Practical process to avoid accidental disallowance
- Before tax-loss harvesting, scan prior 30 days of buys in all related accounts.
- After selling at a loss, block auto-reinvestment and avoid substantially identical purchases for 31 days.
- If you need market exposure, consider a not-substantially-identical substitute security.
- Track all lots with trade dates, quantities, and account type.
- Reconcile broker 1099-B adjustments with your own records and tax software inputs.
Common mistakes
- Thinking wash sales apply only when you repurchase after the sale. Purchases 30 days before can also trigger it.
- Assuming all losses are denied permanently. In taxable accounts, they are often deferred via basis adjustment.
- Ignoring IRA buys, spouse account buys, or dividend reinvestment purchases that can create unexpected matching shares.
- Believing one broker statement captures all wash sale events across your financial life.
Authoritative references
For legal and filing-level accuracy, review primary sources:
- IRS Publication 550 (Investment Income and Expenses)

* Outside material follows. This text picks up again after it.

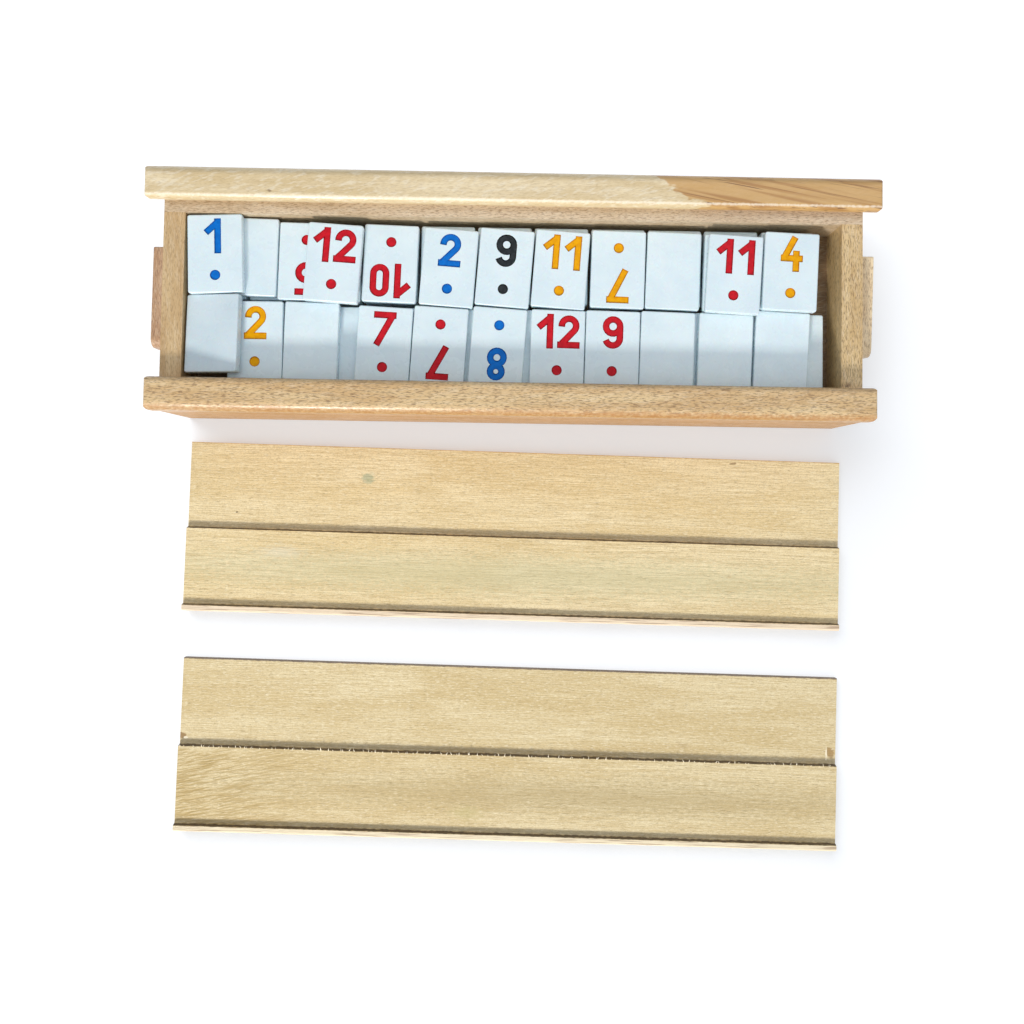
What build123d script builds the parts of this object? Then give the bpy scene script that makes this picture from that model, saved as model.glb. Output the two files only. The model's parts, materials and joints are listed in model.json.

- 26 U.S. Code § 1091 (Loss from wash sales of stock or securities) – Cornell Law School
- SEC Investor.gov wash sale glossary entry
Bottom line
To calculate wash sale disallowed loss correctly, focus on three numbers: your loss per share, shares sold at a loss, and replacement shares bought in the 61-day window. Multiply loss per share by matched replacement shares to get the disallowed amount. If replacement shares are in a taxable account, that loss is generally deferred into replacement basis. If replacement shares are in an IRA, the loss may be permanently disallowed. The calculator above gives a fast estimate, but final tax filing should account for lot-level details and all related accounts.